Preheat oven to 400 degrees. Line a baking sheet with parchment paper or lightly grease.
Mix milk and sour cream together in a small bowl and place in the fridge. In a medium bowl, mix together flour, ½ cup sugar, baking powder, baking soda, and salt. Add the grated butter and mix in with a pastry cutter or two forks until the size of small peas. Drizzle the milk mixture in and fold in until combined.
Dust work surface lightly with flour and dump out dough and roll into a large rectangle 1/2 inch thick,about 10in x 15in. (Be sure to rotate and flip the dough while rolling, adding flour as needed so it doesn't stick.)

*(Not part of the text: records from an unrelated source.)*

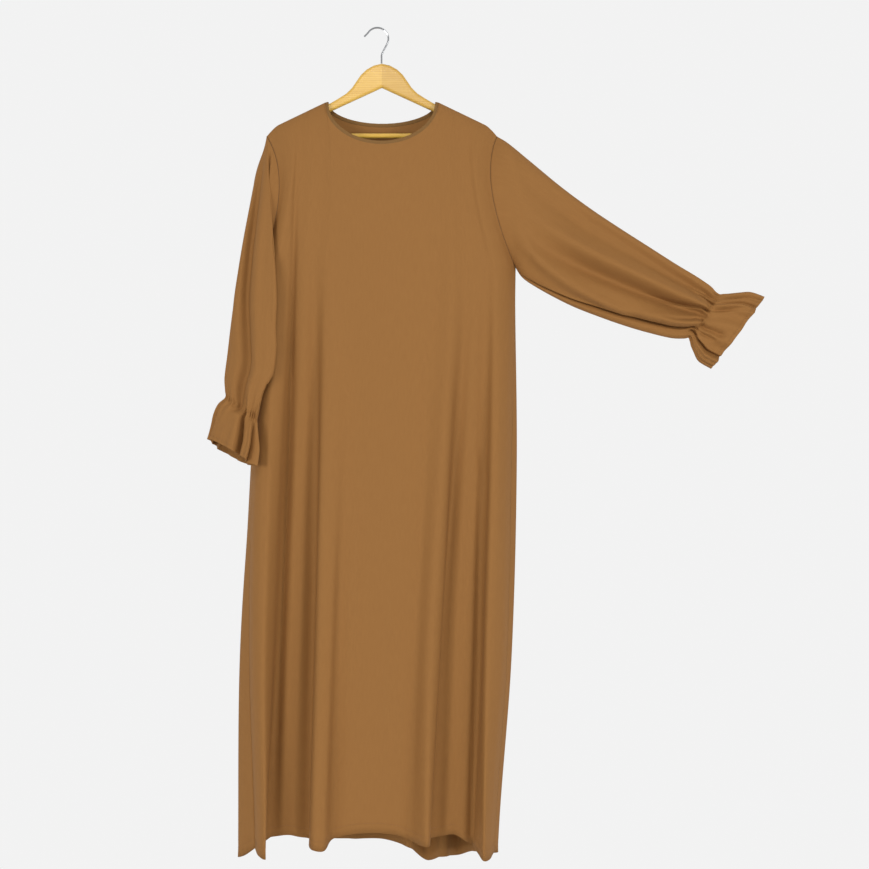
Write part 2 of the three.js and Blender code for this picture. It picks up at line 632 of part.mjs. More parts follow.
// Keeps only positions, so that shared corners join into one body.
function tidy(geometry) {
  geometry.deleteAttribute("normal");
  geometry.deleteAttribute("uv");
  return mergeVertices(geometry, 1e-3);
}

const cloth = { color: 0x9a6c3c, roughness: 0.85, metalness: 0 };
const binding = { color: 0x86602f, roughness: 0.85, metalness: 0 };
const wood = { color: 0xd39a3a, roughness: 0.35, metalness: 0 };
const chrome = { color: 0xc9ccd0, roughness: 0.15, metalness: 1 };

const group = new THREE.Group();
function addPiece(name, geometry, finish) {
  const mesh = new THREE.Mesh(geometry, new THREE.MeshStandardMaterial(finish));
  mesh.name = name;
  group.add(mesh);
}

const cut = sewnShapes();
addPiece("front", wall(cut.front.outer, cut.front.inner, false), cloth);
addPiece("back", wall(cut.back.outer, cut.back.inner, false), cloth);
addPiece("right_sleeve", wall(cut.left.outer, cut.left.inner, true), cloth);
addPiece("left_sleeve", wall(cut.right.outer, cut.right.inner, true), cloth);
addPiece("neck_binding", neckBinding(cut), binding);
addPiece("hanger_wood", hangerWood(), wood);
addPiece("hanger_bar", hangerBar(), wood);
addPiece("hanger_hook", hangerHook(), chrome);

export default group;
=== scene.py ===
# A long abaya on a wooden hanger, dressed over the solid model: thin cloth with its folds,
# creases, shirring, bound neck and sewing, and the hanger's wood and wire.
import math
import bpy
import numpy as np
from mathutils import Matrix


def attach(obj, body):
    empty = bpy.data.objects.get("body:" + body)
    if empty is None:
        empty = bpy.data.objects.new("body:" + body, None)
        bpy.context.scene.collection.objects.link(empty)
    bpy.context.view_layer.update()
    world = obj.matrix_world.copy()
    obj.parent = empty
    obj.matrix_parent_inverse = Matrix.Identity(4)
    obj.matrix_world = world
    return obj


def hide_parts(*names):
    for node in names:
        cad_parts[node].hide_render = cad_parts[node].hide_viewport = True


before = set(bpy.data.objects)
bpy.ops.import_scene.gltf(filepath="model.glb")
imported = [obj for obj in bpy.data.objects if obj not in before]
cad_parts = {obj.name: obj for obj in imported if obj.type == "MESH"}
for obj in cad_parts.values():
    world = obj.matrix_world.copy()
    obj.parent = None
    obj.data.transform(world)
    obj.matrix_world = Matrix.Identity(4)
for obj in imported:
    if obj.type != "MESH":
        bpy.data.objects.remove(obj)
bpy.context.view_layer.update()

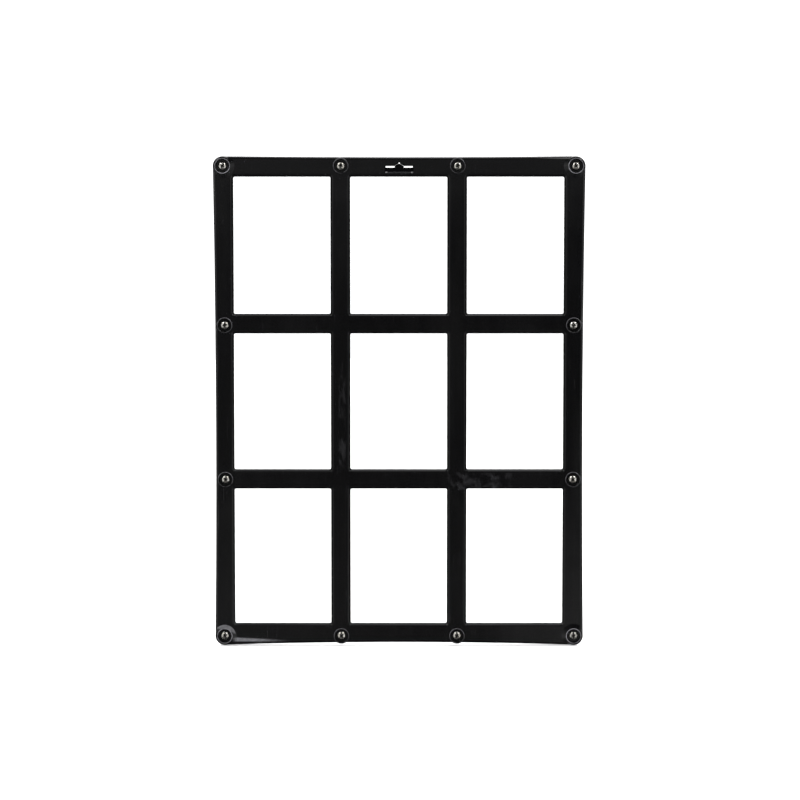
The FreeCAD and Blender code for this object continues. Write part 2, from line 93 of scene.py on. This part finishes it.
# ---------------------------------------------------------------------------
# node trees
# ---------------------------------------------------------------------------
class Graph:
    """The node tree of a material or world. Values may be numbers, tuples or sockets."""

    def __init__(self, owner, output="ShaderNodeOutputMaterial"):
        self.owner, self.output = owner, output
        owner.use_nodes = True
        self.tree = owner.node_tree
        self.tree.nodes.clear()

    def feed(self, socket, value):
        """Link or set an input; None leaves it alone, and colours get an alpha of 1."""
        if value is None:
            return
        if isinstance(value, bpy.types.NodeSocket):
            self.tree.links.new(value, socket)
        else:
            socket.default_value = (*value, 1) if socket.type == "RGBA" else value

    def node(self, kind, *by_index, **by_name):
        """Make a node; underscores in input names stand for spaces."""
        node = self.tree.nodes.new(kind)
        for i, value in enumerate(by_index):
            self.feed(node.inputs[i], value)
        for name, value in by_name.items():
            self.feed(node.inputs[name.replace("_", " ")], value)
        return node

    def finish(self, shader):
        self.node(self.output, Surface=shader)
        return self.owner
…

Sprinkle dough with the raspberries and white chocolate chips.
Roll dough up into a long log and then slightly press it down so that the top isn't so rounded. (Press extra raspberries and white chocolate into the top of the dough if desired.) Cut dough into four equal squares and then cut each square diagonally to make a total of 8 triangles. Place wedges of dough on prepared baking sheet, spacing them 2 inches apart. Brush the tops of dough with the melted butter.
Bake for 18-22 minutes until tops are lightly golden. Allow to cool for a few minutes and then add the glaze. Serve warm or at room temperature. Store uncovered at room temperature. Best if consumed within 2 days.
For the Glaze:
Whisk glaze ingredients together and drizzle on top of scones.